Data:

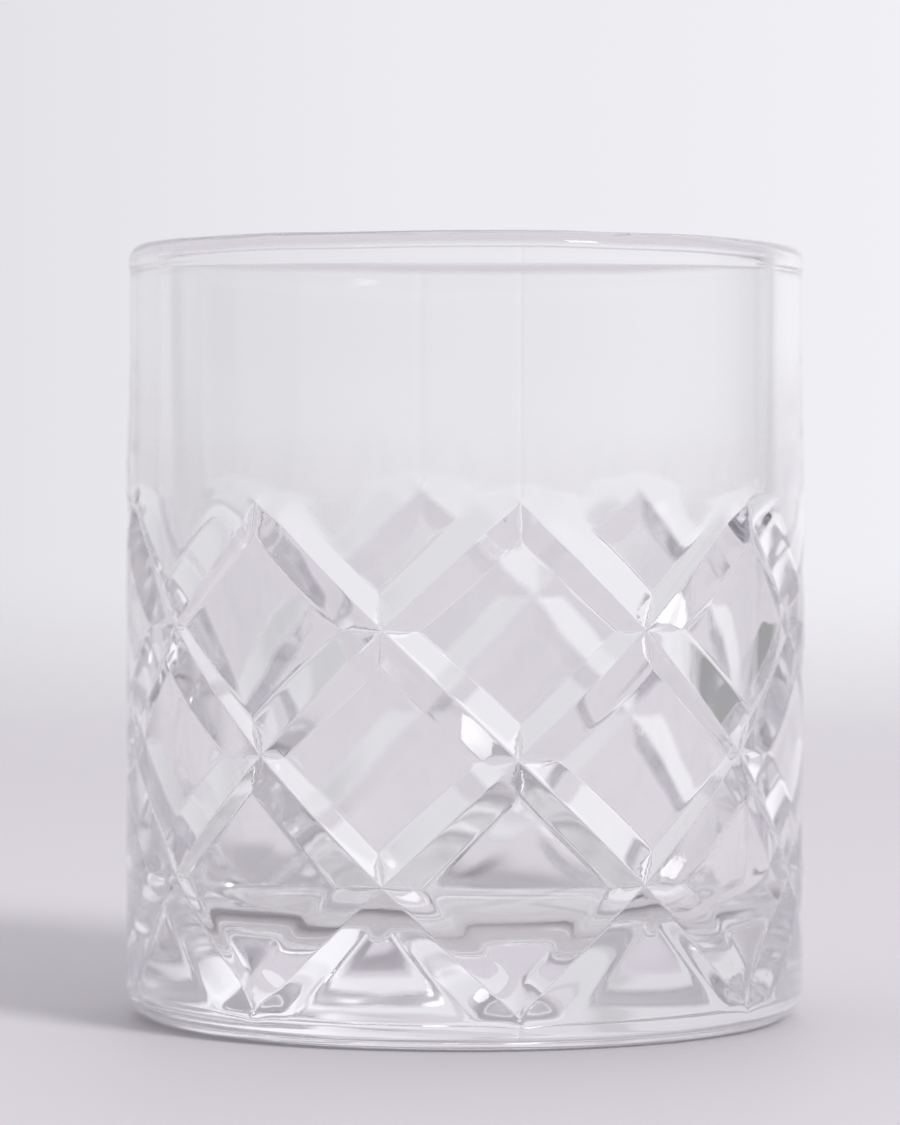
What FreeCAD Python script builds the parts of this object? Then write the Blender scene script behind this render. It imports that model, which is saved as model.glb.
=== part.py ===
"""Pressed-glass whiskey tumbler: one solid piece of clear glass, in millimetres.

The body is a turned profile: a straight outer wall, a rounded rim bead, a deep bowl, a thick base and a
shallow hollow under the foot.  A net of crossing V grooves wraps the lower two thirds of the outer wall and
leaves plain diamonds between the grooves.  +Z is up, and the origin is the centre of the foot ring on the
table.  The front (-Y) carries a column of groove crossings.
"""
import FreeCAD, Part
import math
import os

from FreeCAD import Vector

# Driving dimensions of the turned body
WALL_RADIUS = 41.0  # plain outer wall above the pattern
LAND_RADIUS = 41.4  # the patterned zone, with the plain diamonds, stands slightly proud of the plain wall
HEIGHT = 93.8
BOWL_RADIUS = 37.4  # straight upper part of the inside
BOWL_FOOT_RADIUS = 34.8  # inside, where the floor curve starts
FLOOR_HEIGHT = 11.0  # top of the thick base, at the centre
FLOOR_DISH = 0.5  # how far the floor rises from its centre to its rim
FLOOR_CORNER = 7.0  # radius between the floor and the inside wall
TAPER_TOP = 72.0  # below this height the inside starts to narrow
TAPER_FULL = 58.0  # below this height it narrows evenly, down to the floor curve

# Rim bead, rounded by the flame
BEAD_PROUD = 0.16  # the bead stands this far outside the wall
BEAD_DROP = 2.2  # depth of the widest point of the bead below the rim
BEAD_BLEND = 3.9  # depth at which the bead has faded into the wall
INNER_DROP = 0.9  # depth at which the rounding of the rim meets the inside wall
CREST_INSET = 1.6  # the highest point of the rim lies this far inside the wall's outer face

# Foot
HEEL_RADIUS = 3.6
FOOT_RING_INNER = 32.5  # the tumbler stands on the flat ring outside this radius
HOLLOW_DEPTH = 1.4  # depth of the hollow under the base, at the centre
HOLLOW_STEP = 0.5  # depth of the hollow at its edge
HOLLOW_EDGE = 31.6  # radius of the hollow's domed part

# Groove net
COLUMNS = 8  # crossings round the wall in one row
ROWS = 4  # groove rows, from the top row of crossings to the bottom one
TOP_ROW_HEIGHT = 62.7
LAND_TOP = 62.5  # the land radius is held up to this height
LAND_FADE = 20.0  # height over which it fades into the plain wall
ROW_PITCH = 14.7
GROOVE_DEPTH = 1.45  # at a crossing
GROOVE_SWELL = 0.15  # extra depth halfway between two crossings
GROOVE_SLOPE = 0.5  # depth gained per millimetre towards the middle of the groove
END_DEPTH_SHARE = 0.25  # share of the depth left where a groove runs out at the end rows
RUN_OUT = 4.6  # length over which it runs out
CUTTER_MARGIN = 0.4  # how far the cutter stands outside the lands
CURVE_POINTS = 9

# Worked out from the dimensions above
HALF_COLUMN = math.pi * LAND_RADIUS / COLUMNS  # along the wall, from a crossing to the next column
SEGMENT = math.hypot(HALF_COLUMN, ROW_PITCH)  # length of a groove between two crossings
ALONG = HALF_COLUMN / SEGMENT  # cosine of the groove's angle to the horizontal
DOWN = ROW_PITCH / SEGMENT  # sine of the same angle


def on_wall(along, height, radius):
    """The point at a distance along the wall from the front, at a height and a radius."""
    angle = along / LAND_RADIUS
    return Vector(radius * math.sin(angle), -radius * math.cos(angle), height)


def smooth_step(share):
    share = min(1.0, max(0.0, share))
    return share * share * (3.0 - 2.0 * share)


def groove_depth(row, distance):
    """Depth of a groove at a distance from its upper crossing, for the groove row below that crossing."""
    share = min(1.0, max(0.0, distance / SEGMENT))
    depth = GROOVE_DEPTH + GROOVE_SWELL * 4.0 * share * (1.0 - share)
    if row == 0:
        depth *= END_DEPTH_SHARE + (1.0 - END_DEPTH_SHARE) * smooth_step(distance / RUN_OUT)
    if row == ROWS - 1:
        left = SEGMENT - distance
        depth *= END_DEPTH_SHARE + (1.0 - END_DEPTH_SHARE) * smooth_step(left / RUN_OUT)
    return depth


def cutter_half_width(row, distance):
    """Half the cutter's width where it stands CUTTER_MARGIN outside the lands."""
    return (groove_depth(row, distance) + CUTTER_MARGIN) / GROOVE_SLOPE


def corner(row, at_start, upright, inside):
    """How far along the groove a facet's corner lies from a crossing.

    The corner lies straight above or below the crossing if upright, else level with it.  It is measured into
    the groove if inside, and otherwise out past its end.
    """
    across, along = (ALONG, DOWN) if upright else (DOWN, ALONG)
    reach = 0.0
    for _ in range(40):
        step = reach * along if inside else 0.0
        distance = step if at_start else SEGMENT - step
        reach = cutter_half_width(row, distance) / across
    return reach * along if inside else -reach * along


def curve(points):
    spline = Part.BSplineCurve()
    spline.interpolate(Points=points, Parameters=[i / (len(points) - 1.0) for i in range(len(points))])
    return spline.toShape()


def groove_curves(column, row, side):
    """The bottom line and the two outer edges of one groove between two crossings.

    column and row name the upper crossing, and side is +1 for a groove that runs down to the right.
    """
    start_along = column * HALF_COLUMN
    start_height = TOP_ROW_HEIGHT - row * ROW_PITCH

    def place(distance, across, radius):
        along = start_along + side * (distance * ALONG + across * DOWN)
        height = start_height - distance * DOWN + across * ALONG
        return on_wall(along, height, radius)

    shares = [i / (CURVE_POINTS - 1.0) for i in range(CURVE_POINTS)]
    bottom = []
    for share in shares:
        distance = share * SEGMENT
        bottom.append(place(distance, 0.0, LAND_RADIUS - groove_depth(row, distance)))

    first, last = row == 0, row == ROWS - 1
    ends = {
        1: (corner(row, True, first, not first), SEGMENT - corner(row, False, True, True)),
        -1: (corner(row, True, True, True), SEGMENT - corner(row, False, last, not last)),
    }
    edges = []
    for above in (1, -1):
        start, end = ends[above]
        points = []
        for share in shares:
            distance = start + share * (end - start)
            half = cutter_half_width(row, distance)
            points.append(place(distance, above * half, LAND_RADIUS + CUTTER_MARGIN))
        edges.append(points)
    return bottom, edges[0], edges[1]


def crossing_cover(column, row):
    """Two triangles that close the cutter over a crossing of four grooves."""
    along = column * HALF_COLUMN
    height = TOP_ROW_HEIGHT - row * ROW_PITCH
    upright = corner(row, True, True, True) / DOWN
    level = corner(row, True, False, True) / ALONG
    radius = LAND_RADIUS + CUTTER_MARGIN
    top = on_wall(along, height + upright, radius)
    foot = on_wall(along, height - upright, radius)
    left = on_wall(along - level, height, radius)
    right = on_wall(along + level, height, radius)
    return [
        Part.Face(Part.makePolygon([top, foot, left, top])),
        Part.Face(Part.makePolygon([top, right, foot, top])),
    ]


def groove_cutter():
    """The whole net of V grooves as one closed solid that stands a little outside the wall."""
    faces = []
    for row in range(ROWS):
        for column in range(row % 2, 2 * COLUMNS, 2):
            for side in (1, -1):
                bottom, upper, lower = (curve(points) for points in groove_curves(column, row, side))
                faces.append(Part.makeRuledSurface(bottom, upper))
                faces.append(Part.makeRuledSurface(bottom, lower))
                faces.append(Part.makeRuledSurface(upper, lower))
            if row > 0:
                faces += crossing_cover(column, row)
    shell = Part.Shell(faces)
    shell.sewShape(0.001)
    solid = Part.makeSolid(shell)
    if solid.Volume < 0:
        solid.reverse()
    return solid


def line(a, b):
    return Part.LineSegment(a, b).toShape()


def arc(a, middle, b):
    return Part.Arc(a, middle, b).toShape()


def spline_between(points, start_tangent, end_tangent):
    spline = Part.BSplineCurve()
    spline.interpolate(Points=points, InitialTangent=start_tangent, FinalTangent=end_tangent)
    return spline.toShape()


def profile_point(radius, height):
    return Vector(radius, 0.0, height)


def dome_middle(edge_radius, centre_height, edge_height):
    """The point halfway along the arc from a dome's centre to its edge, for a true sphere centred on the axis."""
    rise = edge_height - centre_height
    sphere = (edge_radius * edge_radius + rise * rise) / (2.0 * rise)
    angle = math.asin(edge_radius / sphere) / 2.0
    return profile_point(sphere * math.sin(angle), centre_height + sphere * (1.0 - math.cos(angle)))


def turned_body():
    """The tumbler before the grooves are cut, turned about +Z."""
    heel_centre = profile_point(LAND_RADIUS - HEEL_RADIUS, HEEL_RADIUS)
    diagonal = HEEL_RADIUS / math.sqrt(2.0)
    hollow_centre = profile_point(0.0, HOLLOW_DEPTH)
    hollow_edge = profile_point(HOLLOW_EDGE, HOLLOW_STEP)
    hollow_middle = dome_middle(HOLLOW_EDGE, HOLLOW_DEPTH, HOLLOW_STEP)
    ring_inner = profile_point(FOOT_RING_INNER, 0.0)
    ring_outer = profile_point(LAND_RADIUS - HEEL_RADIUS, 0.0)
    heel_middle = heel_centre + Vector(diagonal, 0.0, -diagonal)
    land_foot = profile_point(LAND_RADIUS, HEEL_RADIUS)
    land_top = profile_point(LAND_RADIUS, LAND_TOP)
    wall_foot = profile_point(WALL_RADIUS, LAND_TOP + LAND_FADE)

    bead_start = profile_point(WALL_RADIUS, HEIGHT - BEAD_BLEND)
    bead_widest = profile_point(WALL_RADIUS + BEAD_PROUD, HEIGHT - BEAD_DROP)
    crest = profile_point(WALL_RADIUS - CREST_INSET, HEIGHT)
    bowl_top = profile_point(BOWL_RADIUS, HEIGHT - INNER_DROP)

    floor_rim_height = FLOOR_HEIGHT + FLOOR_DISH
    blend = TAPER_TOP - TAPER_FULL
    even = TAPER_FULL - floor_rim_height - FLOOR_CORNER
    taper = (BOWL_RADIUS - BOWL_FOOT_RADIUS) / (blend / 2.0 + even)
    bowl_middle = profile_point(BOWL_RADIUS, TAPER_TOP)
    taper_start = profile_point(BOWL_RADIUS - taper * blend / 2.0, TAPER_FULL)
    corner_top = profile_point(BOWL_FOOT_RADIUS, floor_rim_height + FLOOR_CORNER)
    corner_centre = profile_point(BOWL_FOOT_RADIUS - FLOOR_CORNER, floor_rim_height + FLOOR_CORNER)
    corner_diagonal = FLOOR_CORNER / math.sqrt(2.0)
    corner_middle = corner_centre + Vector(corner_diagonal, 0.0, -corner_diagonal)
    floor_rim = profile_point(BOWL_FOOT_RADIUS - FLOOR_CORNER, floor_rim_height)
    floor_middle = dome_middle(floor_rim.x, FLOOR_HEIGHT, floor_rim_height)
    floor_centre = profile_point(0.0, FLOOR_HEIGHT)

    up, down, inward = Vector(0, 0, 1), Vector(0, 0, -1), Vector(-1, 0, 0)
    edges = [
        arc(hollow_centre, hollow_middle, hollow_edge),
        line(hollow_edge, ring_inner),
        line(ring_inner, ring_outer),
        arc(ring_outer, heel_middle, land_foot),
        line(land_foot, land_top),
        spline_between([land_top, wall_foot], up * LAND_FADE, up * LAND_FADE),
        line(wall_foot, bead_start),
        spline_between([bead_start, bead_widest], up * BEAD_BLEND, up * BEAD_BLEND),
        spline_between([bead_widest, crest], up * BEAD_DROP * 1.6, inward * BEAD_DROP * 1.6),
        spline_between([crest, bowl_top], inward * BEAD_DROP * 1.6, down * INNER_DROP * 1.6),
        line(bowl_top, bowl_middle),
        spline_between([bowl_middle, taper_start], down * blend, Vector(-taper, 0.0, -1.0) * blend),
        line(taper_start, corner_top),
        arc(corner_top, corner_middle, floor_rim),
        arc(floor_rim, floor_middle, floor_centre),
        line(floor_centre, hollow_centre),
    ]
    section = Part.Face(Part.Wire(edges))
    return section.revolve(Vector(0, 0, 0), Vector(0, 0, 1), 360.0)


def tumbler():
    glass = turned_body().cut(groove_cutter())
    return glass.Solids[0] if len(glass.Solids) == 1 else glass


def main():
    os.makedirs("parts", exist_ok=True)
    shape = tumbler()
    shape.exportStep("parts/tumbler_glass.step")
    print("solids", len(shape.Solids), "valid", shape.isValid(), "volume cm3", round(shape.Volume / 1000.0, 2))


main()
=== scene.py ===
"""Looks of the pressed-glass whiskey tumbler: one piece of clear glass on a pale table in soft light."""
import math

import bmesh
import bpy
import numpy as np
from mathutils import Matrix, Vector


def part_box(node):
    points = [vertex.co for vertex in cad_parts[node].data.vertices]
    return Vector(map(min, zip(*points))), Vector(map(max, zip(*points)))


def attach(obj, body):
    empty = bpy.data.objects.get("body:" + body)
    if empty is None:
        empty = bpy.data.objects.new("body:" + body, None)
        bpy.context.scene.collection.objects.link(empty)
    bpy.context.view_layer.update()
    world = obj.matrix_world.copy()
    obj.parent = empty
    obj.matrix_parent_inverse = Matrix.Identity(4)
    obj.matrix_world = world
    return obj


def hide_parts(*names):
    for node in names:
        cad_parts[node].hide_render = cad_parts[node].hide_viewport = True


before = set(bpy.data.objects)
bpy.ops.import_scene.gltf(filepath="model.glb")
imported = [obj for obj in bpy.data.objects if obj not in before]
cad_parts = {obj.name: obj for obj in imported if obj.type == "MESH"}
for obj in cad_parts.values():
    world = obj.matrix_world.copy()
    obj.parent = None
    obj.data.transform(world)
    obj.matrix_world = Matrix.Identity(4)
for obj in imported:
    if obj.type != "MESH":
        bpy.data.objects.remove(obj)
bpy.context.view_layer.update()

MM = 0.001

# Sizes of the tumbler, in millimetres
low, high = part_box("tumbler_glass")
HEIGHT = high.z / MM
LAND_RADIUS = high.x / MM
LAND_PROUD = 0.4
BEAD_PROUD = 0.16
WALL_THICKNESS = 3.6
BOWL_TAPER = 2.6
WALL_RADIUS = LAND_RADIUS - LAND_PROUD
BEAD_RADIUS = WALL_RADIUS + BEAD_PROUD
BOWL_RADIUS = WALL_RADIUS - WALL_THICKNESS
BOWL_FOOT_RADIUS = BOWL_RADIUS - BOWL_TAPER
FLOOR_HEIGHT = 11.0
FLOOR_DISH = 0.5
FLOOR_CORNER = 7.0
TAPER_TOP = 72.0  # below this height the bowl starts to narrow
TAPER_FULL = 58.0  # below this height it narrows evenly
BEAD_DROP = 2.2  # depth of the bead's widest point below the rim
BEAD_BLEND = 3.9  # depth at which the bead has faded into the wall
BOWL_DRAFT = 0.15  # narrowing of the upper bowl, which is all but upright
INNER_DROP = 0.9  # depth at which the rim's rounding meets the bowl
CREST_INSET = 1.6  # from the wall's outside to the highest line of the rim
HEEL_RADIUS = 3.6
FOOT_RING_INNER = 32.5
HOLLOW_DEPTH = 1.4
HOLLOW_STEP = 0.5
HOLLOW_EDGE = 31.6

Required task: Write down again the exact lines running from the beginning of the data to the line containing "glass, in millimetres.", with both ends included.

Answer in full:
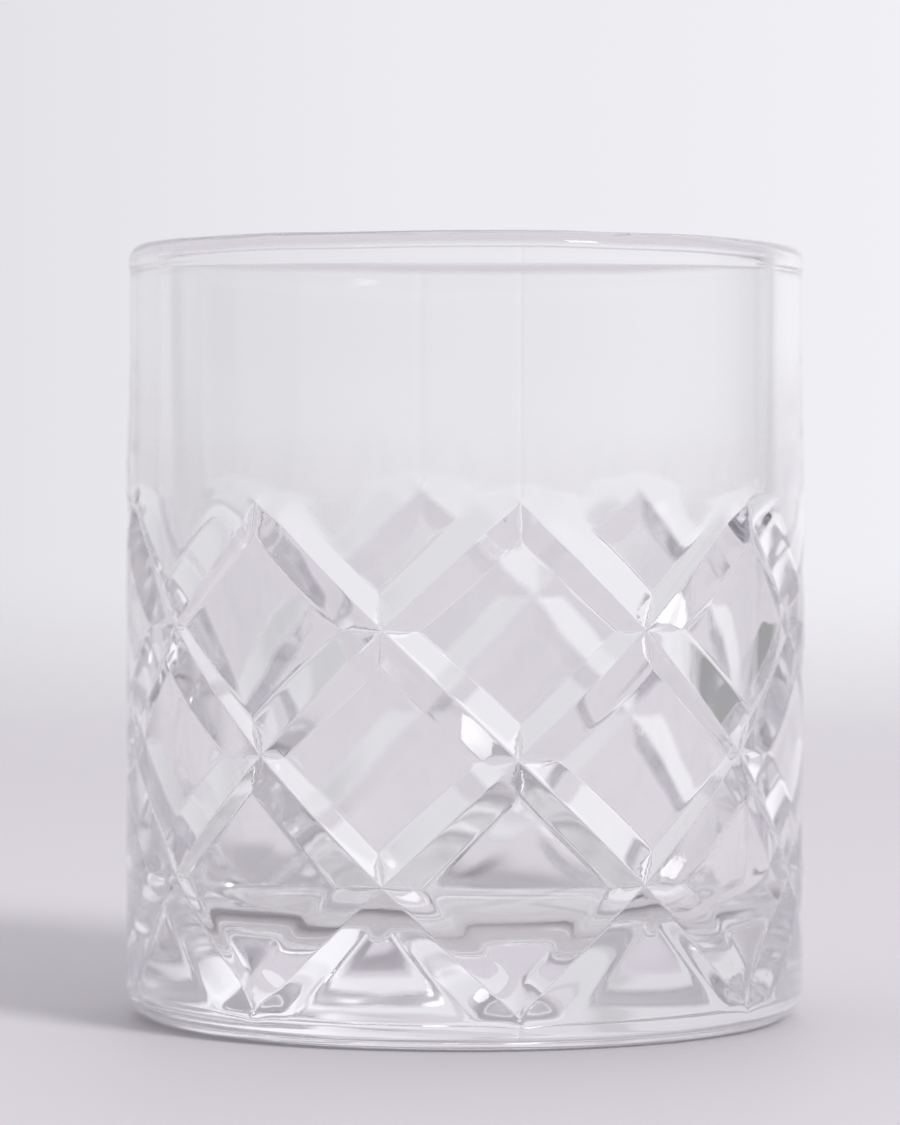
What FreeCAD Python script builds the parts of this object? Then write the Blender scene script behind this render. It imports that model, which is saved as model.glb.
=== part.py ===
"""Pressed-glass whiskey tumbler: one solid piece of clear glass, in millimetres.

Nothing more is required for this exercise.